5 comments on “Religion and Ethics Newsweekly: Path to Sainthood

  1. David Hein says:

    Thanks. I happened to get up too early and catch this good program. Readers might want to consider obtaining a copy of this book, the best recent treatment, in my view, of the saints by an Anglican:

    http://www.amazon.com/Through-Eyes-Saints-Pilgrimage-History/dp/0826476406/ref=sr_1_2?s=books&ie=UTF8&qid=1304295302&sr=1-2

    David Brown is an excellent thinker and a clear, absorbing writer.

    I confess that I like the Anglican approach to the saints better than anybody else’s.

    Anyway, this book is delightful and deserves to be more widely known and appreciated. David Brown has a chair at the University of St Andrews, having recently moved there from Durham. He’s the best person writing today on theology and the imagination.

  2. Larry Morse says:

    The entire process of beatification is an absurdity. Why do it? What’s the point? Do you really suppose God has a special neighborhood set up for the beatified? That he treats them differently – or better than – the garbage collector who is in heaven? In this Pope’s case, since his reign saw the sex scandals illuminated, how can you doubt that this man, who came up through the system, knew nothing of them? The entire program makes it sound as if saints are deified politicians or lobbyists who make up a paradisal legislature. Larry

  3. Ex-Anglican Sue says:

    I know – I thought that way before becoming a Catholic. It’s actually much more like having a whole raft of friends you can talk to, heroes you can imitate and people you can ask to pray for you, just as I might ask you to pray for me. The miracle and the whole process of beatification is basically to ask God’s approval, so to speak, confirming that person is indeed in Heaven and enjoying the beatific vision.

  4. Larry Morse says:

    And now – look~ -the nun who was supposed to be cured by a miracle – a causal relationship that cannot be demonstrated – has provided the Vatican with a vial of the Pope’s blood! That it might be venerated! The best we can say of this is that it is barbaric. One wonders where she got the blood.
    The practice of beatification is somehow summarized in the vial of blood. Pace Sue above – who can justify venerating a vial of blood? And I might add that “venerating” is simply a euphemism for “worshipping.” I continue to be at a loss as to why Anglicans flee their church to cross the Tiber. Larry

  5. Pageantmaster Ù† says:

    I hadn’t really come across the Catholic Church as a youngster, apart from a few schoolfriends who went to another church, until I was taken to visit the beautiful Cathedral of St James in Lisbon and my eye was caught by a glass pane let into the wall. Investigating I saw the most gross thing ever – a decayed and emaciated body, considerably eaten away, dressed in tattered vestments, some saint or other. That remained my impression of the Catholic Church for years, a primitive and barbaric church full of superstition and very foreign.
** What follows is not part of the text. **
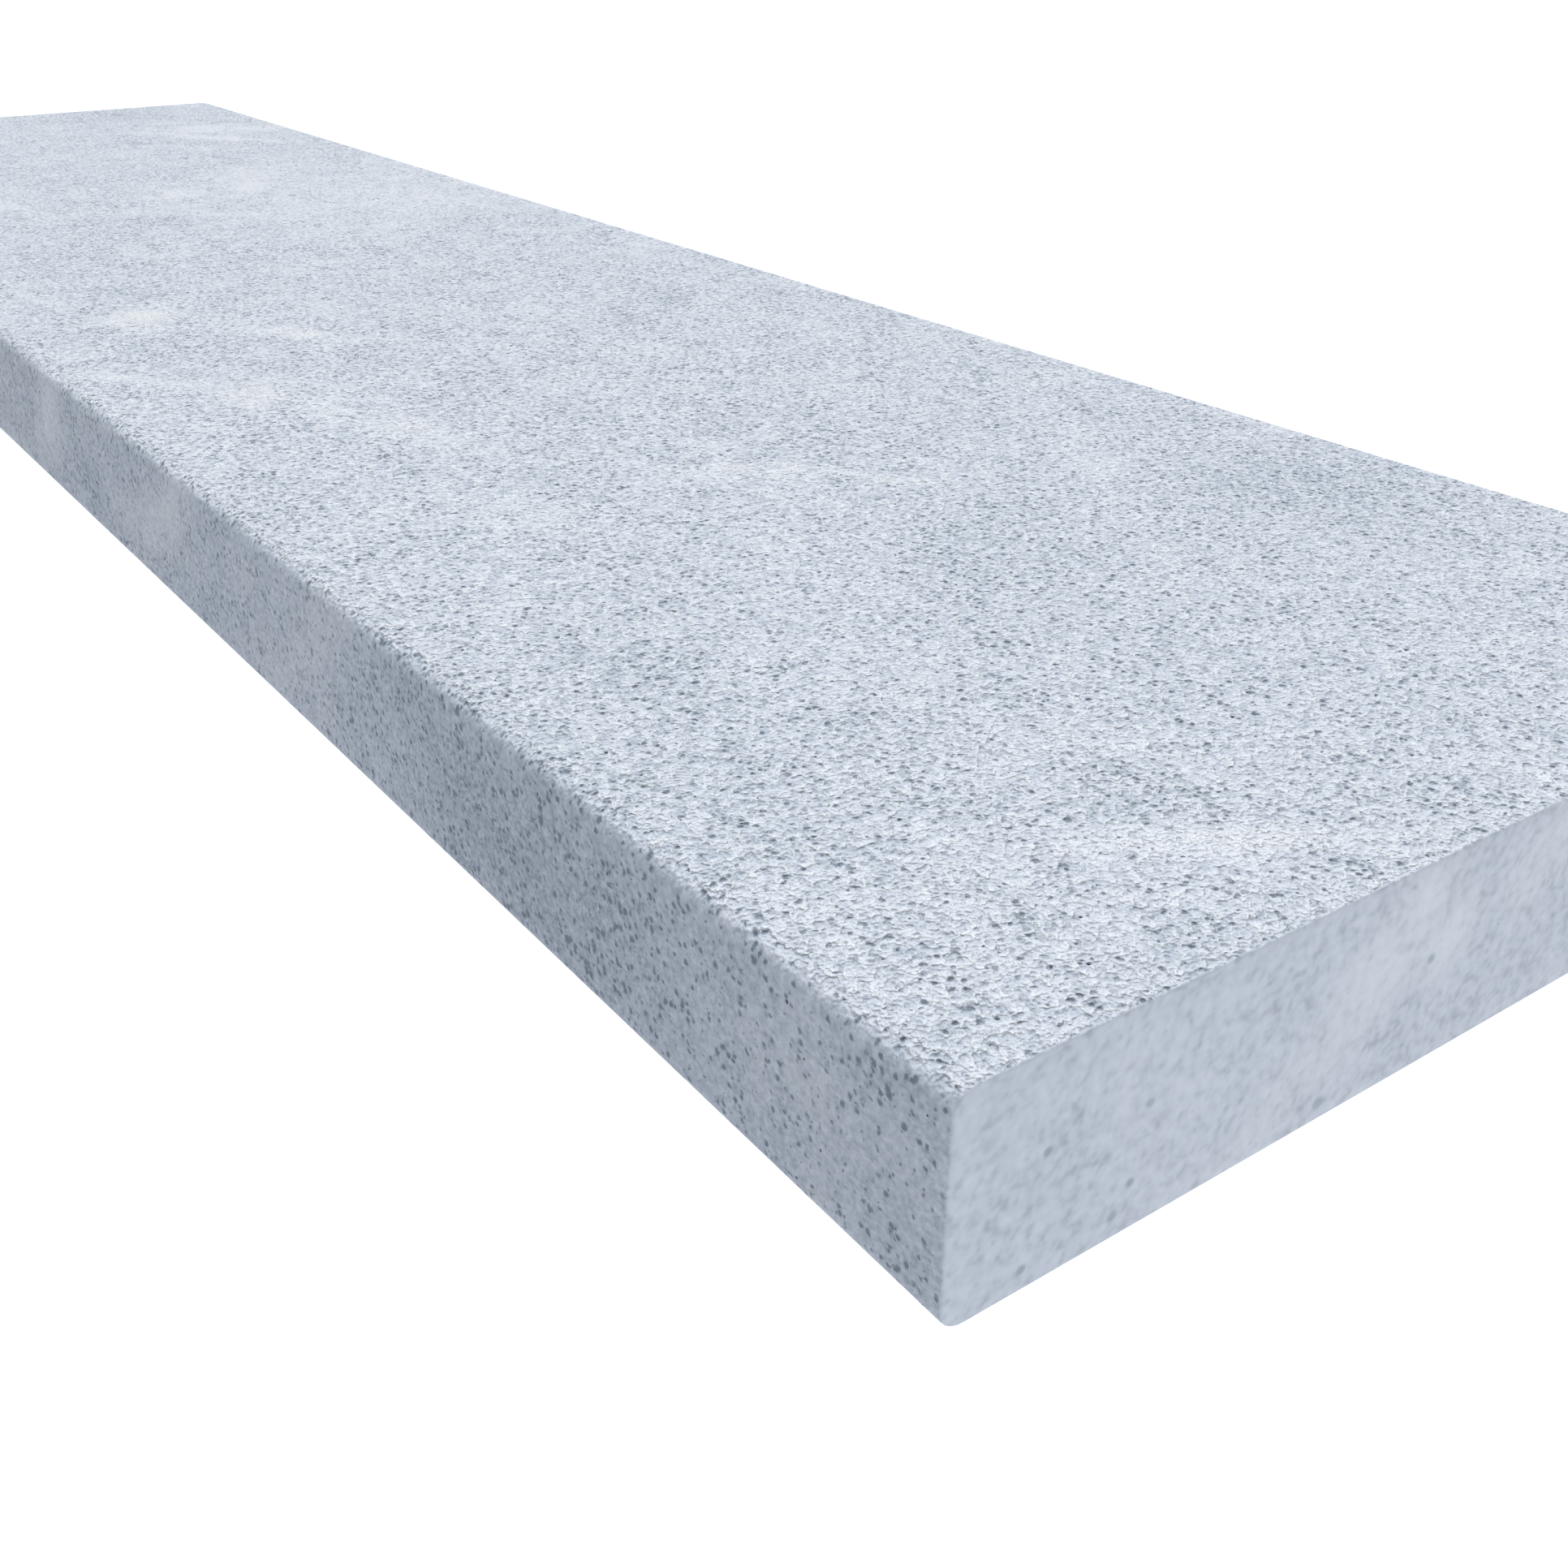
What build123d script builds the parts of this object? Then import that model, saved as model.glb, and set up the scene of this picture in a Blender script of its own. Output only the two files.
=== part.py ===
from build123d import *
import os

# A marble coping slab: a long flat stone with a rounded nosing along its front and eased sawn edges.
# Lengths are in millimetres. +X runs along the slab, -Y is the nosing side and +Z is up.
# The origin is the centre of the underside, so the slab lies on its bed at z = 0.

# Sawn stock
slab_length = 1000.0
slab_width = 250.0
slab_thickness = 40.0

# Radii of the worked edges
upper_nosing_radius = 4.0
lower_nosing_radius = 4.0
eased_edge_radius = 0.5


def nosing_section():
    """The slab's cross-section on the YZ plane: two nosing arcs on the front, a square back."""
    front = -slab_width / 2
    back = slab_width / 2
    upper_tangent = (front + upper_nosing_radius, slab_thickness)
    face_top = (front, slab_thickness - upper_nosing_radius)
    face_bottom = (front, lower_nosing_radius)
    lower_tangent = (front + lower_nosing_radius, 0)

    with BuildSketch(Plane.YZ) as section:
        with BuildLine():
            Polyline(lower_tangent, (back, 0), (back, slab_thickness), upper_tangent)
            RadiusArc(upper_tangent, face_top, -upper_nosing_radius)
            Line(face_top, face_bottom)
            RadiusArc(face_bottom, lower_tangent, -lower_nosing_radius)
        make_face()
    return section.sketch


def sawn_edges(slab):
    """The edges that the saw leaves sharp: the outline of both ends and the two long back edges."""
    end_outlines = slab.faces().filter_by(Axis.X).edges()
    back_face = slab.faces().sort_by(Axis.Y)[-1]
    back_edges = back_face.edges().filter_by(Axis.X)
    return end_outlines + back_edges


def coping_slab():
    """The finished stone. The eased edges run round each end and over the nosing's arcs."""
    sharp_slab = extrude(nosing_section(), amount=slab_length / 2, both=True)
    return fillet(sawn_edges(sharp_slab), eased_edge_radius)


os.makedirs("parts", exist_ok=True)
stone = coping_slab()
stone.label = "coping_slab"
export_step(stone, "parts/coping_slab.step")
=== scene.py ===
import math

import bmesh
import bpy
import numpy as np
from mathutils import Matrix, Vector, noise
from mathutils.geometry import delaunay_2d_cdt
from mathutils.kdtree import KDTree


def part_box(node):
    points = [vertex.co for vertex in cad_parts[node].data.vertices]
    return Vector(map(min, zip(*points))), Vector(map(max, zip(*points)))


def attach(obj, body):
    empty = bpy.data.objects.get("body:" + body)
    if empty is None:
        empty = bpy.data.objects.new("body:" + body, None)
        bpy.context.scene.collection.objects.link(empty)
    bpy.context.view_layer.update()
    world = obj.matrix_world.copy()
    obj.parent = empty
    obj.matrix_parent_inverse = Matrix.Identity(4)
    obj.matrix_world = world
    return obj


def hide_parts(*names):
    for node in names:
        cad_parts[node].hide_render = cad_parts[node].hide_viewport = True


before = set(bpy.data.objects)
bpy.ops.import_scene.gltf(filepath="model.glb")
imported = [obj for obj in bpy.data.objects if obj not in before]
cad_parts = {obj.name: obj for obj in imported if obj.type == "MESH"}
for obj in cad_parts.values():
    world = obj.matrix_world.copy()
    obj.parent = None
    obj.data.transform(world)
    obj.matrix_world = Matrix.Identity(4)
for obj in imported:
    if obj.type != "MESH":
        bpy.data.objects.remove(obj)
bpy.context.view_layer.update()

# Everything is in metres, in the slab's own frame: +X along it, -Y the nosing side, +Z up.
MM = 0.001

# The slab, from the frame
LOW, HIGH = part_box("coping_slab")
LENGTH, WIDTH, THICKNESS = HIGH - LOW
NOSING_RADIUS = 4 * MM
EASED_RADIUS = 0.5 * MM

# How closely the stone's skin is meshed
GROUND_STEP = 3.8 * MM
SAWN_STEP = 9 * MM
END_STEP = 4.5 * MM
NOSING_ROW_STEP = 2.2 * MM
NOSING_ROWS = 6
EASED_ROWS = 3
BLASTED_WAVE = 0.035 * MM
WELD = 0.001 * MM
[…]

    Over time having got to know Catholics and got to grips with how similar we are, I rather got over some of my early impressions, but the whole issue of how they make people ‘Saints’ to me just seems the exact opposite. They dig them up, tear them apart, break and catalogue them and distribute them to the four corners of the Earth in boxes, neatly labelled, and all done by the nicest people such as Fr O’Donnell.

    That a church should do to those they love what happened to Jezebel [1Kings 9], brutally tear apart and scatter their bodies, instead of leaving them to rest in peace to await the Second Coming and Resurrection, seems to me the Catholic Church at its worst. I am glad this fate was avoided by Newman. When the ghouls opened up his grave he had wisely disappeared, avoiding the horror of the fate he seems to have had in mind when he gave specific instructions that this should not happen.

    It is at times like this that one sees the Catholic Church at its superstitious and stomach-churning worst.